Lamar’s work is often confrontational. Before this full-length, he released a 7-inch EP that included songs called “White Pussy” and “Dirty Dirty Nigga.” They’re actually great songs, but they have the subtlety of a sledgehammer. Similarly, Lamar’s mode of performance is often very direct. He sings in a soaring countertenor which, when listened to blindly, could be easily mistaken for the voice of a female opera diva. He accompanies himself with simple, pounding chords on a keyboard. I’ve seen a few live performances by M. Lamar, and the uncomfortable squirms of the uninitiated and unappreciative were quite obvious.

Well, screw those people. M. Lamar is not only an incredibly interesting musical performer – following ably in the footsteps of the likes of Klaus Nomi and Diamanda Galas – but he’s a hell of a writer too.

The opener, “The Conquest,” is a new (and improved) version of the third track from his previously released 7-inch record. This new version alters Lamar’s keyboard sound so that it more closely resembles a heavily-reverbed electric guitar. It’s a wonderful contribution to the ominous atmosphere of the piece, which depicts seduction and sexual domination in an era of imperialist warfare. As Lamar put its, “Defeat is not an option / My weapon is yours to fear.”

Lamar returns again and again to the imagery of slavery. The CD cover features an illustration of an 1863 lynching of a black man, hanged from a tree. It’s an image which Lamar states in the liner notes that he hopes can stand as “a symbol of hope, possibility, and faith for blacks, queers, trans persons, and all who turn away from white supremacy and identification with domination and power,” in the way that Christians use the crucifix as such a symbol. This theme is key to the song, “The Tree,” which sounds distinctly like a Negro Spiritual and features the lyrics, “Renew my soul / With your violent hand… hang me from the tree.” It also pops up in slightly mutated form in the provocative “Get Down,” where the narrator (presumably a white john looking for a black hustler) orders, “Get down from that tree / And give me that nigga dick.” Lamar interjects with a description from a sex ad (“I’m a top / Outcalls only”) and talks to the potential john, who is looking for a black man to dominate and humiliate him. “You say I’m the superior race,” Lamar comments. The lyrics, as with most of the songs, are very sparse, but Lamar knows how to pick the right words to create a vivid picture – and not always one the listener is prepared to understand.

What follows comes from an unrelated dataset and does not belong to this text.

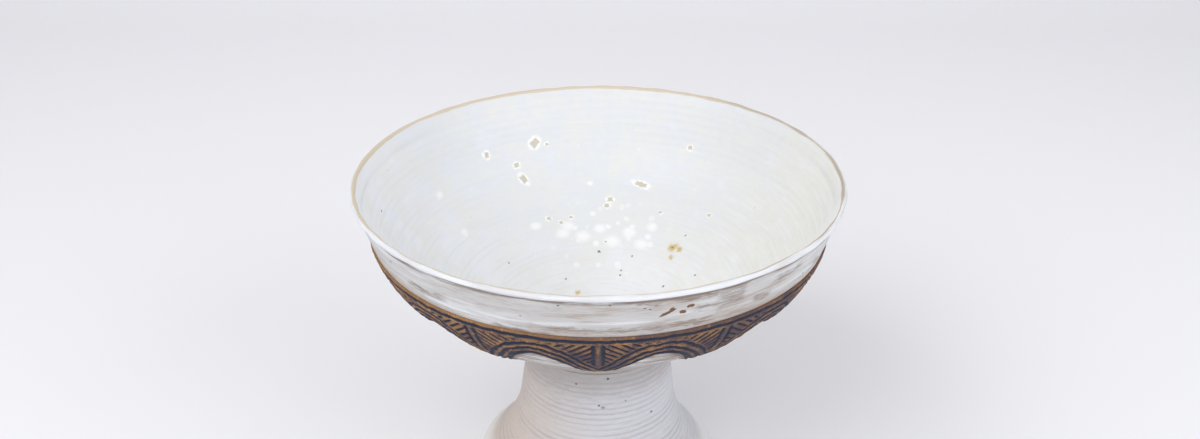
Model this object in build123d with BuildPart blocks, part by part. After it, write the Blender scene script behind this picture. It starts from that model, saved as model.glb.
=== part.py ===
from build123d import *
from math import cos, radians, sin, tan
import os

# A wheel-thrown stoneware bowl on a hollow trumpet foot, in millimetres.
# +Z is up and the origin is the middle of the circle that the foot stands on.

# Bowl. The collar and the belly are straight runs that meet at a knee, rounded by the shoulder.
RIM_RADIUS = 195.0
BOWL_HEIGHT = 156.0
LIP_RADIUS = 2.9
LIP_OVERHANG = 1.6
COLLAR_LEAN = 18.4
KNEE_DISTANCE = 71.3
SHOULDER_RADIUS = 102.5
WALL = 7.0
FLOOR_THICKNESS = 9.5

# Pedestal
PEDESTAL_HEIGHT = 121.0
STEM_RADIUS = 60.0
STEM_LEAN = 6.5
STEM_LENGTH = 45.0
FOOT_RADIUS = 104.0
FOOT_EDGE_HEIGHT = 8.0
FOOT_EDGE_FILLET = 3.6
FOOT_RING_WIDTH = 12.0
FOOT_INNER_FILLET = 2.0
PEDESTAL_WALL = 8.0

# Carved belt, and the coil that lutes the pedestal to the bowl
BAND_THICKNESS = 2.0
BAND_DEPTH = 90.0
BELT_WIDTH = 25.0
LAPPET_COUNT = 12
LAPPET_TIP_WIDTH = 3.0
COIL_LEG = 10.0

# Places that follow from those
RIM_HEIGHT = PEDESTAL_HEIGHT + BOWL_HEIGHT
LIP_CENTRE = Vector(RIM_RADIUS - LIP_RADIUS, RIM_HEIGHT - LIP_RADIUS)
STEM_TOP = Vector(STEM_RADIUS, PEDESTAL_HEIGHT)
SECTION = Plane.XZ


def falling(lean):
    """Direction down the outside of a wall that leans in by this many degrees."""
    return Vector(-sin(radians(lean)), -cos(radians(lean)))


def outward(direction):
    """Outward normal of a wall whose falling direction is given."""
    return Vector(-direction.Y, direction.X)


def rounded_wall(top, knee, base, radius):
    """Two straight runs from the top down, with a tangent arc in place of the knee."""
    upper, lower = (knee - top).normalized(), (base - knee).normalized()
    setback = radius * tan(radians(upper.get_angle(lower)) / 2)
    first = Line(top, knee - upper * setback)
    arc = TangentArc(first @ 1, knee + lower * setback, tangent=upper)
    return first, arc, Line(arc @ 1, base)


def dish(start, direction):
    """Arc from a point on the wall to the axis, which it crosses square."""
    turn = 90.0 - Vector(0, -1).get_angle(direction)
    return JernArc(start=start, tangent=direction, radius=start.X / -direction.Y, arc_size=-turn)


def down_wall(distance):
    """Point and falling direction this far below the collar, along shoulder and belly."""
    if distance < shoulder.length:
        return shoulder @ (distance / shoulder.length), shoulder % (distance / shoulder.length)
    return belly @ ((distance - shoulder.length) / belly.length), belly % 0


# Bowl, with a rolled lip. Its underside runs on as a dish over the hollow of the stem.
with BuildPart() as bowl:
    with BuildSketch(SECTION) as bowl_section:
        collar_top = Vector(RIM_RADIUS - LIP_OVERHANG, LIP_CENTRE.Y)
        knee = collar_top + falling(COLLAR_LEAN) * KNEE_DISTANCE
        collar_face = outward(falling(COLLAR_LEAN))
        belly_face = outward((STEM_TOP - knee).normalized())
        inner_top = LIP_CENTRE - collar_face * LIP_RADIUS
        inner_knee = knee - (collar_face + belly_face) * (WALL / (1 + collar_face.dot(belly_face)))
        inner_base = STEM_TOP - belly_face * FLOOR_THICKNESS
        with BuildLine():
            collar, shoulder, belly = rounded_wall(collar_top, knee, STEM_TOP, SHOULDER_RADIUS)
            underside = dish(belly @ 1, belly % 1)
            inner_wall = rounded_wall(inner_top, inner_knee, inner_base, SHOULDER_RADIUS - WALL)
            inner_floor = dish(inner_wall[-1] @ 1, inner_wall[-1] % 1)
            Line(underside @ 1, inner_floor @ 1)
            Line(inner_top, collar_top)
        make_face()
        with Locations(LIP_CENTRE):
            Circle(LIP_RADIUS)
    revolve(axis=Axis.Z)
bowl.part.label = "bowl"

# Pedestal: a hollow trumpet thrown apart from the bowl, whose underside trims its top.
with BuildPart() as pedestal:
    with BuildSketch(SECTION) as pedestal_section:
        stem_fall = falling(-STEM_LEAN)
        inner_stem_top = STEM_TOP - Vector(PEDESTAL_WALL, 0)
        with BuildLine():
            stem = Line(STEM_TOP, STEM_TOP + stem_fall * STEM_LENGTH)
            flare = TangentArc(stem @ 1, (FOOT_RADIUS, FOOT_EDGE_HEIGHT), tangent=stem_fall)
            inner_stem = Line(inner_stem_top, inner_stem_top + stem_fall * STEM_LENGTH)
            inner_flare = TangentArc(inner_stem @ 1, (FOOT_RADIUS - FOOT_RING_WIDTH, 0), tangent=stem_fall)
            Polyline(flare @ 1, (FOOT_RADIUS, 0), inner_flare @ 1)
            Line(stem @ 0, inner_stem @ 0)
        make_face()
        add(bowl_section.sketch_local, mode=Mode.SUBTRACT)
        foot_edge = pedestal_section.vertices().group_by(Axis.X)[-1]
        foot_inner = pedestal_section.vertices().group_by(Axis.Y)[0].sort_by(Axis.X)[0]
        fillet(foot_edge, FOOT_EDGE_FILLET)
        fillet(foot_inner, FOOT_INNER_FILLET)
    revolve(axis=Axis.Z)
pedestal.part.label = "pedestal"

# Coil of clay wiped down into the angle between the dish and the hollow stem.
with BuildPart() as luting_coil:
    with BuildSketch(SECTION) as coil_section:
        angle = pedestal_section.vertices().sort_by_distance((inner_stem_top.X, inner_stem_top.Y, 0))[0]
        wall_edge = Vector(angle.X, angle.Y) + stem_fall * COIL_LEG
        dish_edge = underside @ ((STEM_RADIUS - angle.X + COIL_LEG) / STEM_RADIUS)
        into_wall, into_floor = Vector(PEDESTAL_WALL / 2, 0), Vector(0, FLOOR_THICKNESS / 2)
        with BuildLine():
            Polyline(
                wall_edge,
                wall_edge + into_wall,
                Vector(angle.X, angle.Y) + into_wall + into_floor,
                dish_edge + into_floor,
                dish_edge,
                close=True,
            )
        make_face()
        add(bowl_section.sketch_local, mode=Mode.SUBTRACT)
        add(pedestal_section.sketch_local, mode=Mode.SUBTRACT)
    revolve(axis=Axis.Z)
luting_coil.part.label = "luting_coil"

# One arch, standing square to the wall at mid height, that is cut out of the belt below.
half_step = 180.0 / LAPPET_COUNT
crown, _ = down_wall(BELT_WIDTH)
tip, tip_fall = down_wall(BAND_DEPTH)
middle, middle_fall = down_wall((BELT_WIDTH + BAND_DEPTH) / 2)
facing = outward(middle_fall)
arch_plane = Plane(origin=(middle.X, 0, middle.Y), x_dir=(0, 1, 0), z_dir=(facing.X, 0, facing.Y))
tip_side = tip.X * sin(radians(half_step))
arch_crown = arch_plane.to_local_coords(Vector(crown.X, 0, crown.Y))
arch_foot = arch_plane.to_local_coords(Vector(tip.X * cos(radians(half_step)), tip_side, tip.Y))
arch_half_width = tip_side - LAPPET_TIP_WIDTH / 2
arch_rise = arch_crown.Y - arch_foot.Y
with BuildPart() as arch:
    with BuildSketch(arch_plane):
        with Locations((0, arch_foot.Y)):
            Ellipse(arch_half_width, arch_rise)
            Rectangle(2 * arch_half_width, arch_rise, align=(Align.CENTER, Align.MAX))
    # Half the rise is depth enough to pass the curve of the wall both ways.
    extrude(amount=arch_rise / 2, both=True)

# Belt of clay laid round the shoulder and belly, its back face on the wall all over.
# The arches leave a plain belt above and a ring of pointed lappets hanging from it.
with BuildPart() as carved_band:
    with BuildSketch(SECTION) as band_section:
        front_start = shoulder @ 0 + outward(shoulder % 0) * BAND_THICKNESS
        front_turn = shoulder @ 1 + outward(shoulder % 1) * BAND_THICKNESS
        with BuildLine():
            TangentArc(shoulder @ 0, shoulder @ 1, tangent=shoulder % 0)
            TangentArc(front_start, front_turn, tangent=shoulder % 0)
            Polyline(shoulder @ 1, tip, tip + outward(tip_fall) * BAND_THICKNESS, front_turn)
            Line(shoulder @ 0, front_start)
        make_face()
    revolve(axis=Axis.Z)
    with PolarLocations(0, LAPPET_COUNT, start_angle=half_step):
        add(arch.part, mode=Mode.SUBTRACT)
carved_band.part.label = "carved_band"

os.makedirs("parts", exist_ok=True)
for piece in (bowl, pedestal, luting_coil, carved_band):
    export_step(piece.part, f"parts/{piece.part.label}.step")
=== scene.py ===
from math import atan2, ceil, cos, pi, radians, sin, sqrt, tan

import bpy
import numpy as np
from bpy.props import FloatProperty, FloatVectorProperty, IntProperty, PointerProperty
from mathutils import Matrix, Vector


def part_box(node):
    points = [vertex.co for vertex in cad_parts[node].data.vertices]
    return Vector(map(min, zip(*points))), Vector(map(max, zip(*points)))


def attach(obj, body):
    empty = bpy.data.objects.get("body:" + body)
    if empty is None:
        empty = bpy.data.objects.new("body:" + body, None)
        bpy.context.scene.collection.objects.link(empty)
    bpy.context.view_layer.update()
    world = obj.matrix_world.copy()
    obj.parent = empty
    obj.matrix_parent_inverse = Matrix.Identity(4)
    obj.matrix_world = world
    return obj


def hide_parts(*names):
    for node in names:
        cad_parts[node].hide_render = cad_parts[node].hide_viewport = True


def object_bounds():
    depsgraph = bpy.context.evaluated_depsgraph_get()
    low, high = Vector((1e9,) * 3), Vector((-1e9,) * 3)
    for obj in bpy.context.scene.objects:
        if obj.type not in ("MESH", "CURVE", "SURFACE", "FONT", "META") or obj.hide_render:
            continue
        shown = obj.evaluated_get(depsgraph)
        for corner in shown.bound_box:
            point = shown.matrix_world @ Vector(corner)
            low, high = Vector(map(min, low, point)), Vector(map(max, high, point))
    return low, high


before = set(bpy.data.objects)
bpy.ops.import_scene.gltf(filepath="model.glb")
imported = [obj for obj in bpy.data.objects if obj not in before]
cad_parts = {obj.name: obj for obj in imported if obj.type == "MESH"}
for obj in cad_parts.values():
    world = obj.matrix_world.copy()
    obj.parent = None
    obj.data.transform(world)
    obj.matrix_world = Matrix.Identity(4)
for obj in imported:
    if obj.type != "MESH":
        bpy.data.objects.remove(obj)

bl_info = {
    "name": "Footed Bowl Vase",
    "version": (1, 0, 0),
    "blender": (4, 5, 0),
    "location": "3D View > Sidebar > Pottery",
    "description": "Finished surfaces of a wheel-thrown footed bowl, built round its measured solids",
    "category": "Add Mesh",
}

MM = 0.001
TURN = 2 * pi
CAD_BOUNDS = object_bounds()
BOWL_BOX, PEDESTAL_BOX, COIL_BOX = (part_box(node) for node in ("bowl", "pedestal", "luting_coil"))

# The photograph's frame, in pixels, and the width of the camera's film, in millimetres
PHOTO_WIDTH, PHOTO_HEIGHT = 1200, 439
FILM_WIDTH = 36.0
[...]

While “Get Down” is cut from a similar cloth as the tracks I mentioned above from Lamar’s 7-inch record, it is actually in the minority on the album, as far as in-your-face provocations go. It comes late in the album, at a point at which Souls on Lockdown has established a mood of both ecstasy and melancholy. While Lamar never abandons his directness, the first two-thirds of the album have a surprising tastefulness. Lamar’s voice throughout the album shows a vulnerability that makes the work accessible, allowing the listener to get swept up in the songs no matter how elliptical or fragmented the lyrics. Lamar’s performance fills in all the details we might be missing from the text.

Souls on Lockdown is an album that, despite its lack of lush arrangements, is fairly dense. It reveals more with each additional listen. Certain technical concerns (sometimes it sounds like Lamar sings an “off-key” note) melt away over time (now I’m convinced that at least some of those notes are not merely out of tune but are intentionally dissonant), and the power of the album grows stronger. It would be easy to spew a “not suited to all tastes” disclaimer when discussing Souls on Lockdown, but that’s a cop out. Really, your potential enjoyment comes down to this: Are you man (or woman or trans) enough to handle this album?